Practice Stability, Perception Shifts
Interestingly, teachers’ reported classroom practices did not change dramatically at midline. Time allocated to lesson planning, classroom organization, and instructional structure remained largely stable across groups. What did change was how teachers perceived AI.
Teachers exposed to the Shaia tool were more likely to describe AI as useful, particularly for lesson preparation and saving time. Most reported actively using the tool, though some cited barriers such as limited time or insufficient training.
This distinction matters. Technology can be introduced quickly, but changes in teaching practice develop more gradually. Early adoption appears to shift attitudes first, with practice changes emerging more gradually. Continued follow-up will help determine whether increased familiarity with AI tools translates into longer-term changes in instructional approaches.
Access Is Not Enough
One of the clearest midline insights is that access alone is not enough.
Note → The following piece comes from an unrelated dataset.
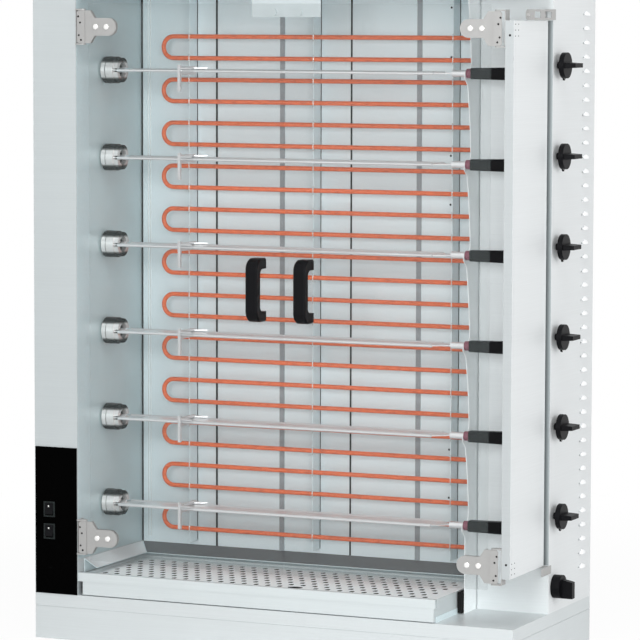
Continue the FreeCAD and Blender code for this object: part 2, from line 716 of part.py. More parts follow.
def element_supports():
    depth = ELEMENT_RADIUS + ELEMENT_CLEARANCE
    combs = []
    for place in COMB_PLACES:
        x0 = PILLAR_WIDTH + place
        comb = box(x0, x0 + LINING, COMB_FRONT, CHAMBER_DEPTH, BASE_HEIGHT + DEFLECTOR_TOP + COMB_RISE, CEILING)
        slots = []
        for level in element_levels():
            for rise in (0, ELEMENT_LEG):
                z = level + rise
                slots.append(box(x0, x0 + LINING, COMB_FRONT, ELEMENT_INSET + depth, z - depth, z + depth))
        combs.append(comb.cut(slots))
    return combs


# Drip tray

def drip_deflectors():
    top = BASE_HEIGHT + DEFLECTOR_TOP
    low = top - DEFLECTOR_FALL
    x0 = PILLAR_WIDTH
    x1 = x0 + DEFLECTOR_REACH
    y0 = DEFLECTOR_FRONT
    y1 = CHAMBER_DEPTH
    flange = top - DEFLECTOR_FLANGE
    fold = top - 2 * LINING
    left = prism([(x0, y0, top), (x1, y0, low), (x1, y0, low - LINING), (x0 + LINING, y0, fold),
                  (x0 + LINING, y0, flange), (x0, y0, flange)], (0, y1 - y0, 0))
    edge = y1 - DEFLECTOR_BACK_REACH
    back = prism([(x0, y1, top), (x0, edge, low), (x0, edge, low - LINING), (x0, y1 - LINING, fold),
                  (x0, y1 - LINING, flange), (x0, y1, flange)], (CHAMBER_WIDTH, 0, 0))
    under = flange - DEFLECTOR_FLANGE
    rise = (0, 0, 3 * DEFLECTOR_FLANGE)
    front_edge = edge - DEFLECTOR_FLANGE
    corner = prism([(x0, y1, under), (x1, edge, under), (x1, front_edge, under), (x0, front_edge, under)], rise)
    front_part = box(x0, x1, y0, front_edge, flange, top)
    left = fuse([left.common(front_part), left.common(corner)])
    triangle = prism([(x0, y1, under), (x1, edge, under), (x0, edge, under)], rise)
    return [left, back.cut(triangle)]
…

Schools where teachers used the tool more intensively and participated more actively in training showed stronger student performance patterns. The implication is direct: AI-supported tools appear most effective when integrated into daily practice, rather than used occasionally.
In this sense, AI strengthens what is already there, especially when experienced teachers engage with it consistently.
Students in Bogotá are already digitally connected. The challenge is not introducing technology into schools, but using it in ways that meaningfully support teaching and learning. Early evidence suggests that AI-supported lesson planning may help, particularly for reducing gender-based performance gaps.
Sustained impact will depend on institutional commitment, consistent teacher engagement, and ongoing support structures.
The final evaluation, scheduled for 2026, will determine whether these early trends translate into lasting learning gains. For now, the message is clear: artificial intelligence does not replace teachers. But when used thoughtfully, it may become a powerful ally in helping students overcome persistent learning gaps, one lesson plan at a time.